Cancellation is trickier though. There's no good general mechanism for canceling background work that I'm aware of aside from "chunking" it and checking a flag each chunk
To get messages back just dispatch_async back to the main queue. If you squint just right you can think of dispatch_async as "send message" in an actor model.
(edit) if you need serialization of stuff in the background, make a private queue and set its target to the global low priority one, iirc.
At the risk of quoting Dad's method (it has been around since iPhone version 2) I use
- (void)performSelectorInBackground:(SEL)aSelector withObject:(id)arg
It's easy and foolproof as long as you remember that you must create a new autorelease pool in the method you pass as selector, and drain it at the end of the method.
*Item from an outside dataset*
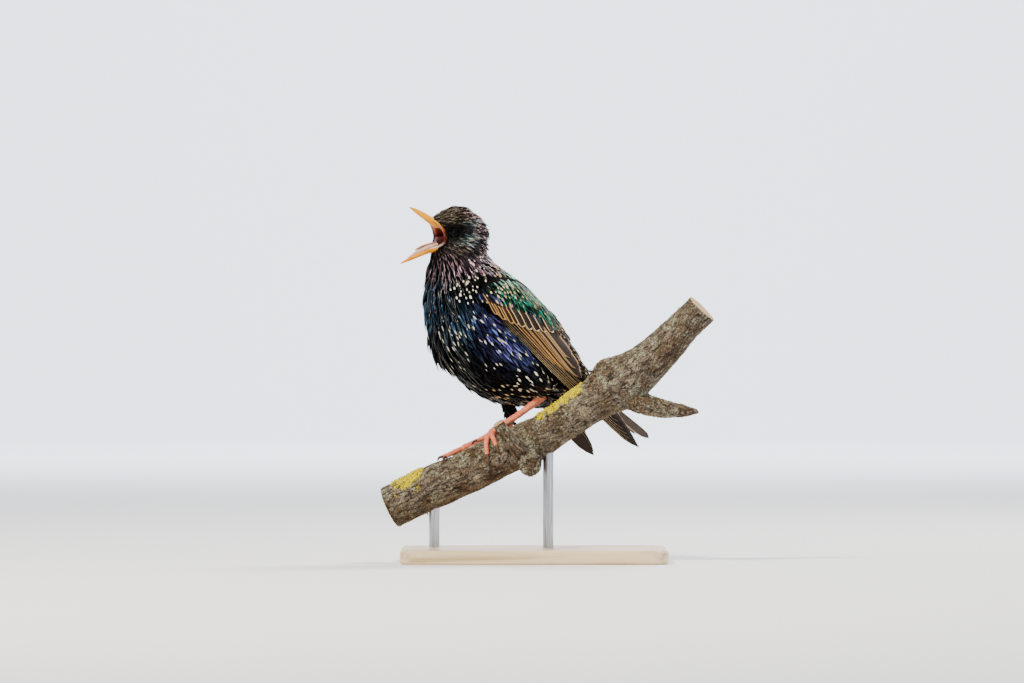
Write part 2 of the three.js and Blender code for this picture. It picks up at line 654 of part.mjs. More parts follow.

Apart from that do whatever you like - EXCEPT touch UIKit. It isn't thread-safe so any UI changes must be done through
- (void)performSelectorOnMainThread:(SEL)aSelector withObject:(id)arg waitUntilDone:(BOOL)wait
or KVO triggers. Key Value Observing would be a good way for your background thread to communicate to your main thread that the work is done.
- (void)myBackgroundThreadMethod {
NSAutoreleasePool *threadPool = [[NSAutoreleasePool alloc] init];
// my time-consuming processing here
[threadPool drain];
}
For more precise control of threads you need to look at NSThread. Threading Programming Guide lays it all out in detail - if you create a thread through NSThread then you have control over when the thread is started. The document does recommend leaving the thread alone and just letting it terminate - but shows how you can terminate it. One way is - (void)performSelector:(SEL)aSelector onThread:(NSThread *)thr withObject:(id)arg waitUntilDone:(BOOL)wait
NSThread docs also say "leave priority alone". You can set thread priority with
+ (BOOL)setThreadPriority:(double)priority
but I've never known it to be necessary, the scheduler is smart enough to maintain UI responsiveness.